=== COLLECTED MATERIAL ===
□ □ □ □ □

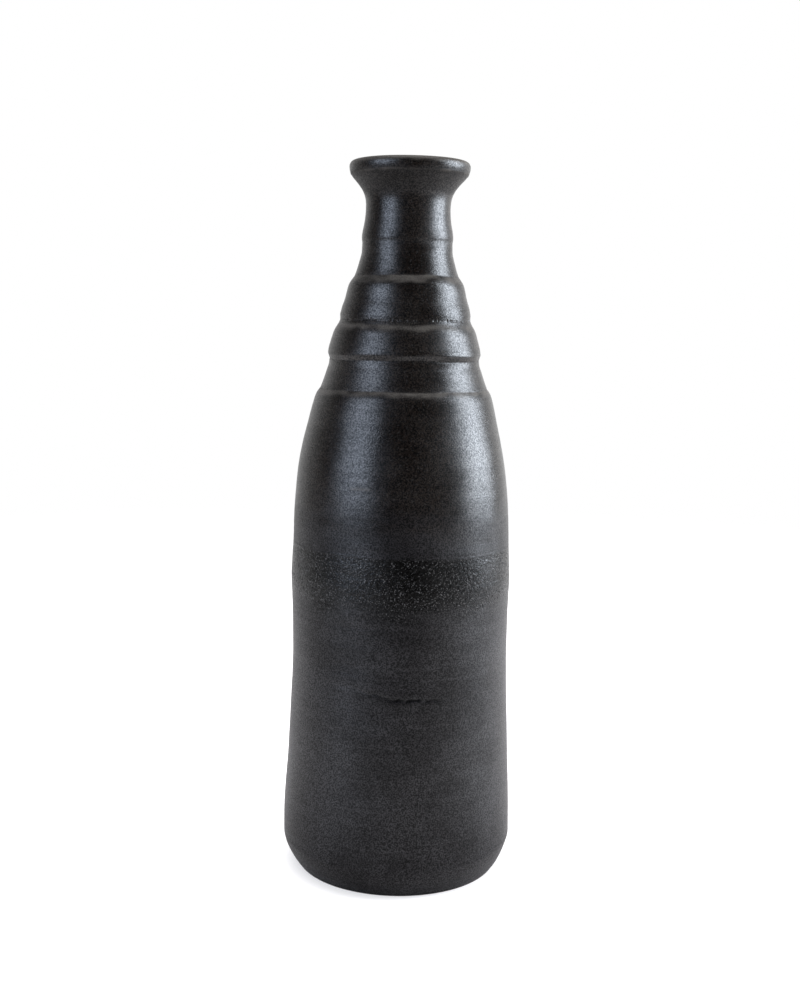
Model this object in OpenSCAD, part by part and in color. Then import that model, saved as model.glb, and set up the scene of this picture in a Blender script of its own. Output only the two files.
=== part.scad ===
// Black clay bottle, built in courses from the foot up: a pressed foot disc, thrown wall sections,
// stepped coil rings up the neck, and a flared lip. Each course is one solid of revolution about Z.
// Neighbouring courses share the same joint line, so they meet face to face all the way round.
// Millimetres, +Z up, origin at the centre of the face that the bottle stands on.

/* [Overall] */
// Height from the resting face to the rim
pot_h = 350; // [300:5:420]
// Thickness of the clay in the body wall
wall_t = 6.4; // [5:0.2:8]

/* [Body diameters] */
// Outer edge of the resting face
foot_d = 100.2; // [90:0.2:106]
// Widest point, just above the heel
heel_d = 115.2; // [111:0.2:125]
// Slight waist below the luting band
waist_d = 107.8; // [103:0.2:111]
// Crown of the luting band that ties the two thrown halves
band_d = 109; // [105:0.2:114]
// Straight part of the upper half
chest_d = 106.8; // [102:0.2:110]

/* [Neck diameters] */
// Foot of the lower ring, where the shoulder steps in
lower_ring_d = 81.4; // [78.4:0.2:85]
// Lower edge of the middle ring
middle_ring_d = 74.6; // [73:0.2:77]
// Lower edge of the upper ring
upper_ring_d = 63.8; // [61:0.2:66]
// Foot of the collar
collar_d = 50.2; // [47:0.2:53]
// Bead at the foot of the neck
bead_d = 44.4; // [43.6:0.2:46]
// Outside of the neck at its narrowest
neck_d = 41; // [39.8:0.2:42.6]
// Outside of the lip
lip_d = 58.6; // [53:0.2:64]

/* [Openings] */
// Straight bore through the neck
bore_d = 29.2; // [26:0.2:30]
// Mouth at the rim
mouth_d = 48.6; // [44:0.2:50]
// Thickness of the floor
floor_t = 9; // [7:0.5:12]
// Depth of the hollow under the foot
hollow_h = 1.5; // [0.5:0.1:2.5]

/* [Hidden] */
$fn = 128;

// Heights below are for a bottle of this height, and scale with pot_h
DESIGN_H = 350;
K = pot_h / DESIGN_H;

// Radii
foot_r = foot_d / 2;
heel_r = heel_d / 2;
waist_r = waist_d / 2;
band_r = band_d / 2;
chest_r = chest_d / 2;
lower_r = lower_ring_d / 2;
middle_r = middle_ring_d / 2;
upper_r = upper_ring_d / 2;
collar_r = collar_d / 2;
bead_r = bead_d / 2;
neck_r = neck_d / 2;
lip_r = lip_d / 2;
bore_r = bore_d / 2;
mouth_r = mouth_d / 2;

// Resting ring: its width, the slope from the ring up into the hollow, and the softened outer edge
rest_w = 13;
rest_slope_w = 5;
foot_edge = 0.7;
// Rounding where the floor turns up into the wall, and of the rim's outer and inner edges
floor_corner_r = 9;
rim_outer_r = min(2.8, 0.6 * (lip_r - mouth_r));
rim_inner_r = min(1.7, 0.38 * (lip_r - mouth_r));

// Joints between courses, from the foot up: height where the joint shows on the outer surface
JOINT_Z = K * [12, 97, 131.5, 165.5, 241, 255.4, 274, 295.2, 311.4, 334];
// and how much higher it comes out inside. The foot disc's edge is turned up behind the wall, the
// thrown walls meet level, and each coil's lower edge is lapped down behind the course below it.
JOINT_RISE = [floor_t + floor_corner_r - JOINT_Z[0], 0, 0, 0, -2.4, -2.4, -2.4, -2.4, -2.2, -1.6];
// Tongue on the top edge of a thrown wall: its height, and its corners as shares of the thickness
TONGUE_H = 2;
TONGUE = [0.32, 0.42, 0.58, 0.68];

// Curves are drawn with this many steps between two stations, and no step finer than this
SPAN_STEPS = 4;
FINEST_STEP = 0.8;

function mix(a, b, t) = a + (b - a) * t;
// Stations at the height of this bottle
function scaled(line) = [for (s = line) [s[0] * K, s[1]]];

// Outer outline as [height, radius] stations, course by course
foot_line = [[foot_edge, foot_r + foot_edge * 0.9], [3, mix(foot_r, heel_r, 0.31)],
             [6, mix(foot_r, heel_r, 0.55)], [9, mix(foot_r, heel_r, 0.74)],
             [12, mix(foot_r, heel_r, 0.9)]];
lower_line = [[12, mix(foot_r, heel_r, 0.9)], [15.6, heel_r], [26, heel_r - 0.1],
              [40, mix(heel_r, waist_r, 0.18)], [56, mix(heel_r, waist_r, 0.45)],
              [76, mix(heel_r, waist_r, 0.68)], [97, mix(heel_r, waist_r, 0.91)]];
middle_line = [[97, mix(heel_r, waist_r, 0.91)], [110, waist_r], [122, waist_r + 0.02],
               [131.5, mix(waist_r, band_r, 0.2)]];
band_line = [[131.5, mix(waist_r, band_r, 0.2)], [139, mix(waist_r, band_r, 0.55)], [148, band_r],
             [156, mix(band_r, chest_r, 0.22)], [165.5, mix(band_r, chest_r, 0.65)]];
shoulder_line = [[165.5, mix(band_r, chest_r, 0.65)], [170, chest_r + 0.22], [178, chest_r],
                 [188, mix(chest_r, lower_r, 0.048)], [202, mix(chest_r, lower_r, 0.172)],
                 [214, mix(chest_r, lower_r, 0.34)], [224, mix(chest_r, lower_r, 0.53)],
                 [234, mix(chest_r, lower_r, 0.72)], [237.2, mix(chest_r, lower_r, 0.795)],
                 [239, lower_r + 1.76], [240, lower_r + 1.1], [241, lower_r + 0.4]];
lower_ring_line = [[241, lower_r + 0.4], [242.4, lower_r - 0.22], [246, mix(lower_r, middle_r, 0.44)],
                   [250, mix(lower_r, middle_r, 0.82)], [253, middle_r - 0.35], [255.4, middle_r - 0.6]];
middle_ring_line = [[255.4, middle_r - 0.6], [256.6, middle_r - 0.35], [258.6, middle_r],
                    [260.2, middle_r - 0.13], [263, mix(middle_r, upper_r, 0.16)],
                    [266, mix(middle_r, upper_r, 0.325)], [268.6, mix(middle_r, upper_r, 0.485)],
                    [270.4, mix(middle_r, upper_r, 0.655)], [271.8, mix(middle_r, upper_r, 0.82)],
                    [273, upper_r + 0.35], [274, upper_r]];
upper_ring_line = [[274, upper_r], [274.9, upper_r - 0.06], [277, upper_r - 0.16], [279, upper_r - 0.48],
                   [281, mix(upper_r, collar_r, 0.15)], [283, mix(upper_r, collar_r, 0.255)],
                   [286, mix(upper_r, collar_r, 0.375)], [289, mix(upper_r, collar_r, 0.475)],
                   [291, mix(upper_r, collar_r, 0.5625)], [292.8, mix(upper_r, collar_r, 0.705)],
                   [294.2, mix(upper_r, collar_r, 0.85)], [295.2, collar_r + 0.36]];
collar_line = [[295.2, collar_r + 0.36], [296.2, collar_r - 0.1], [298, mix(collar_r, bead_r, 0.25)],
               [301, mix(collar_r, bead_r, 0.55)], [304, mix(collar_r, bead_r, 0.83)],
               [307, bead_r - 0.12], [309.4, bead_r - 0.18], [311.4, bead_r - 0.3]];
neck_line = [[311.4, bead_r - 0.3], [312.4, bead_r - 0.06], [314, bead_r],
             [316.4, mix(bead_r, neck_r, 0.15)], [319, mix(bead_r, neck_r, 0.47)],
             [322, mix(bead_r, neck_r, 0.76)], [325, mix(bead_r, neck_r, 0.94)], [328, neck_r],
             [330.6, neck_r + 0.12], [332.4, neck_r + 0.44], [334, neck_r + 0.9]];
lip_line = [[334, neck_r + 0.9], [336, mix(neck_r, lip_r, 0.21)], [338, mix(neck_r, lip_r, 0.373)],
            [340, mix(neck_r, lip_r, 0.5625)], [342, mix(neck_r, lip_r, 0.77)],
            [343.2, mix(neck_r, lip_r, 0.87)], [344.4, mix(neck_r, lip_r, 0.936)],
            [345.8, mix(neck_r, lip_r, 0.98)], [DESIGN_H - rim_outer_r / K, lip_r]];
OUTER = [for (line = [foot_line, lower_line, middle_line, band_line, shoulder_line, lower_ring_line,
                      middle_ring_line, upper_ring_line, collar_line, neck_line, lip_line])
         scaled(line)];

// Inner outline as [height, radius] stations, from the top of the floor's corner to the mouth
INNER = concat(
    [[floor_t + floor_corner_r, heel_r - 1.1 * wall_t]],
    scaled([[56, mix(heel_r, waist_r, 0.44) - 1.06 * wall_t], [118, waist_r - 0.98 * wall_t],
            [147, band_r - 1.05 * wall_t], [178, chest_r - 0.97 * wall_t],
            [202, mix(chest_r, lower_r, 0.155) - 0.97 * wall_t],
            [224, mix(chest_r, lower_r, 0.52) - 0.97 * wall_t], [241, lower_r - 0.85 * wall_t],
            [255.4, middle_r - 0.95 * wall_t], [264, mix(middle_r, upper_r, 0.35) - wall_t],
            [274, upper_r - 0.88 * wall_t], [284, mix(upper_r, collar_r, 0.35) - 0.98 * wall_t],
            [296, collar_r - 0.87 * wall_t], [304, mix(collar_r - 0.87 * wall_t, bore_r, 0.6)],
            [309, mix(collar_r - 0.87 * wall_t, bore_r, 0.9)], [312.4, bore_r], [330, bore_r],
            [334, mix(bore_r, mouth_r, 0.05)], [338, mix(bore_r, mouth_r, 0.28)],
            [342, mix(bore_r, mouth_r, 0.6)], [346, mix(bore_r, mouth_r, 0.88)],
            [DESIGN_H - rim_inner_r / K, mouth_r]]));

// Slope of the outline between stations i and i + 1, and at station i. The slope at a station is
// the weighted harmonic mean of its neighbours, which never lets the curve overshoot a station.
function chord(line, i) = (line[i + 1][1] - line[i][1]) / (line[i + 1][0] - line[i][0]);
function run(line, i) = line[i + 1][0] - line[i][0];
function slope(line, i) =
    i == 0 ? chord(line, 0) :
    i == len(line) - 1 ? chord(line, i - 1) :
    chord(line, i - 1) * chord(line, i) <= 0 ? 0 :
    let (a = 2 * run(line, i) + run(line, i - 1), b = run(line, i) + 2 * run(line, i - 1))
    (a + b) / (a / chord(line, i - 1) + b / chord(line, i));

// Radius of the outline at height z, which lies between stations i and i + 1
function cubic(line, i, z) =
    let (h = run(line, i), t = (z - line[i][0]) / h)
    line[i][1] * (1 + 2 * t) * pow(1 - t, 2) + line[i + 1][1] * t * t * (3 - 2 * t)
    + h * slope(line, i) * t * pow(1 - t, 2) - h * slope(line, i + 1) * t * t * (1 - t);
function station_below(line, z) =
    max(0, min(len(line) - 2, len([for (s = line) if (s[0] <= z) 1]) - 1));
function radius_at(line, z) = cubic(line, station_below(line, z), z);

// Points [radius, height] along the outline from height z0 up to z1. A straight stretch is one step.
function steps(line, i, a, b) =
    line[i][1] == line[i + 1][1] ? 1 : min(SPAN_STEPS, ceil((b - a) / FINEST_STEP));
function curve(line, z0, z1) = concat(
    [for (i = [0 : len(line) - 2])
        let (a = max(z0, line[i][0]), b = min(z1, line[i + 1][0]))
        if (b > a) let (n = steps(line, i, a, b))
            for (j = [0 : n - 1]) let (z = mix(a, b, j / n)) [cubic(line, i, z), z]],
    [[radius_at(line, z1), z1]]);
function reversed(points) = [for (i = [len(points) - 1 : -1 : 0]) points[i]];
// Arc of radius r about a centre, from angle a0 to a1
function arc(centre, r, a0, a1, n = 6) =
    [for (i = [0 : n]) let (a = mix(a0, a1, i / n)) centre + r * [cos(a), sin(a)]];

// Where joint j comes out inside, and its tongue's corners from the outside in
function inner_z(j) = JOINT_Z[j] + JOINT_RISE[j];
function tongue(j) =
    let (z = JOINT_Z[j], r = radius_at(OUTER[j], z), t = r - radius_at(INNER, z))
    JOINT_RISE[j] != 0 ? [] : [[r - TONGUE[0] * t, z], [r - TONGUE[1] * t, z + TONGUE_H],
                               [r - TONGUE[2] * t, z + TONGUE_H], [r - TONGUE[3] * t, z]];

// Half section of the foot disc: hollow, resting ring, heel, and the floor with its rounded corner
function foot_section() = concat(
    [[0, hollow_h], [foot_r - rest_w - rest_slope_w, hollow_h], [foot_r - rest_w, 0], [foot_r, 0]],
    curve(OUTER[0], OUTER[0][0][0], JOINT_Z[0]),
    arc([INNER[0][1] - floor_corner_r, floor_t + floor_corner_r], floor_corner_r, 0, -90),
    [[0, floor_t]]);
// Half section of the course between joints j - 1 and j
function course_section(j) = concat(
    curve(OUTER[j], JOINT_Z[j - 1], JOINT_Z[j]),
    tongue(j),
    reversed(curve(INNER, inner_z(j - 1), inner_z(j))),
    reversed(tongue(j - 1)));
// Half section of the lip, with both edges of its rim rounded
function lip_section() = concat(
    curve(OUTER[10], JOINT_Z[9], pot_h - rim_outer_r),
    arc([lip_r - rim_outer_r, pot_h - rim_outer_r], rim_outer_r, 0, 90),
    arc([mouth_r + rim_inner_r, pot_h - rim_inner_r], rim_inner_r, 90, 180),
    reversed(curve(INNER, inner_z(9), pot_h - rim_inner_r)));

module ring(section) {
    rotate_extrude() polygon(section);
}

module foot_disc() { color("#242427") ring(foot_section()); }
module lower_wall() { color("#2d2d31") ring(course_section(1)); }
module middle_wall() { color("#2d2d31") ring(course_section(2)); }
module luting_band() { color("#222224") ring(course_section(3)); }
module shoulder_wall() { color("#2b2b2e") ring(course_section(4)); }
module lower_ring() { color("#2f2f33") ring(course_section(5)); }
module middle_ring() { color("#2c2c2f") ring(course_section(6)); }
module upper_ring() { color("#2f2f33") ring(course_section(7)); }
module collar() { color("#29292b") ring(course_section(8)); }
module neck() { color("#2b2b2d") ring(course_section(9)); }
module lip() { color("#333336") ring(lip_section()); }

foot_disc();
lower_wall();
middle_wall();
luting_band();
shoulder_wall();
lower_ring();
middle_ring();
upper_ring();
collar();
neck();
lip();
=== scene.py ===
"""The looks of the black clay bottle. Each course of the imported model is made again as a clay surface,
with the seams, throwing lines, pits and wear that hands and a kiln leave, and lit in a plain studio."""

import math

import bpy
import numpy as np
from mathutils import Matrix, Vector


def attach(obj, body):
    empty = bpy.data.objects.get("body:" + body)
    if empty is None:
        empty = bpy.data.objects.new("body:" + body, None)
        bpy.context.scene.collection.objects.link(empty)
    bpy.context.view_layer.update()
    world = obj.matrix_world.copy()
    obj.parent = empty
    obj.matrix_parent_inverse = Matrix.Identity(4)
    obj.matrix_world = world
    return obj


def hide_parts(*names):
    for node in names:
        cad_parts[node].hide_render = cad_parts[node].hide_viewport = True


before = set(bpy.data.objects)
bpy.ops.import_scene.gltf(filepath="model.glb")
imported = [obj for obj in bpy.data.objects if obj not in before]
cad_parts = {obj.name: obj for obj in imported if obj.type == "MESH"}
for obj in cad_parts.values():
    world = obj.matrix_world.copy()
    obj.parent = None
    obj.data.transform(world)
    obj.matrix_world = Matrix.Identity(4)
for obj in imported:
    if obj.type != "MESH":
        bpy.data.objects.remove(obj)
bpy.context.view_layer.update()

MM = 1000.0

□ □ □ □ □

=== BRIEF ===
Output exactly the leading lines of the data, up to and including the line marked by "lip_d = 58.6; // [53:0.2:64]".

=== OUTPUT FOR THIS EXERCISE ===
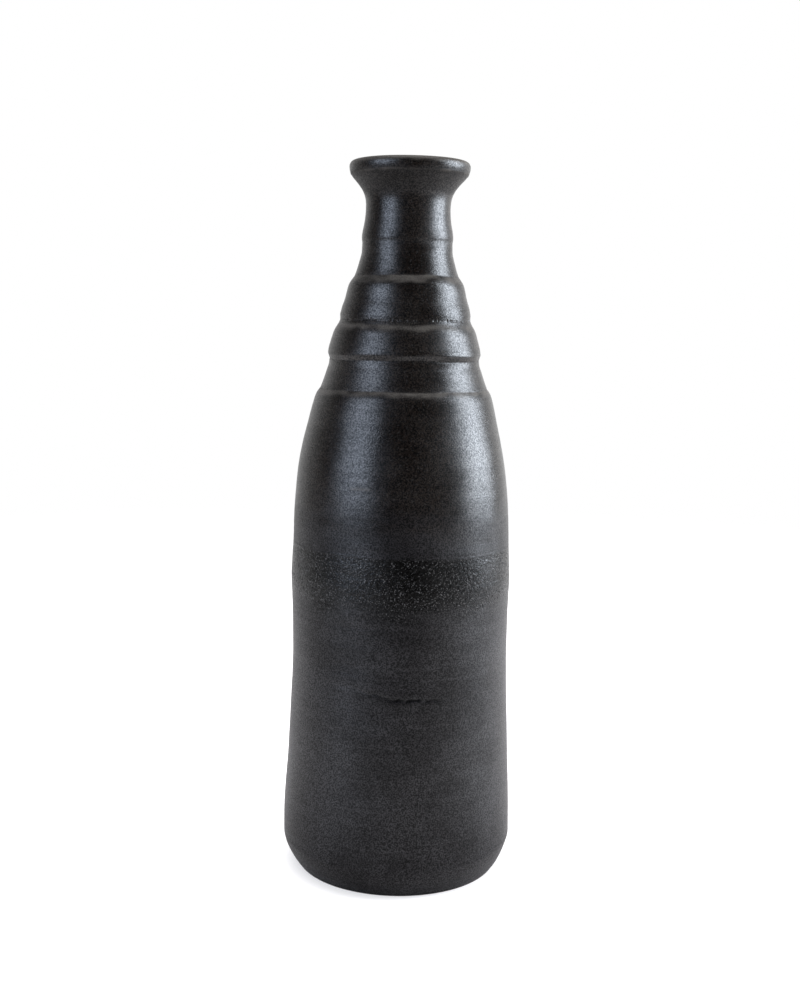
Model this object in OpenSCAD, part by part and in color. Then import that model, saved as model.glb, and set up the scene of this picture in a Blender script of its own. Output only the two files.
=== part.scad ===
// Black clay bottle, built in courses from the foot up: a pressed foot disc, thrown wall sections,
// stepped coil rings up the neck, and a flared lip. Each course is one solid of revolution about Z.
// Neighbouring courses share the same joint line, so they meet face to face all the way round.
// Millimetres, +Z up, origin at the centre of the face that the bottle stands on.

/* [Overall] */
// Height from the resting face to the rim
pot_h = 350; // [300:5:420]
// Thickness of the clay in the body wall
wall_t = 6.4; // [5:0.2:8]

/* [Body diameters] */
// Outer edge of the resting face
foot_d = 100.2; // [90:0.2:106]
// Widest point, just above the heel
heel_d = 115.2; // [111:0.2:125]
// Slight waist below the luting band
waist_d = 107.8; // [103:0.2:111]
// Crown of the luting band that ties the two thrown halves
band_d = 109; // [105:0.2:114]
// Straight part of the upper half
chest_d = 106.8; // [102:0.2:110]

/* [Neck diameters] */
// Foot of the lower ring, where the shoulder steps in
lower_ring_d = 81.4; // [78.4:0.2:85]
// Lower edge of the middle ring
middle_ring_d = 74.6; // [73:0.2:77]
// Lower edge of the upper ring
upper_ring_d = 63.8; // [61:0.2:66]
// Foot of the collar
collar_d = 50.2; // [47:0.2:53]
// Bead at the foot of the neck
bead_d = 44.4; // [43.6:0.2:46]
// Outside of the neck at its narrowest
neck_d = 41; // [39.8:0.2:42.6]
// Outside of the lip
lip_d = 58.6; // [53:0.2:64]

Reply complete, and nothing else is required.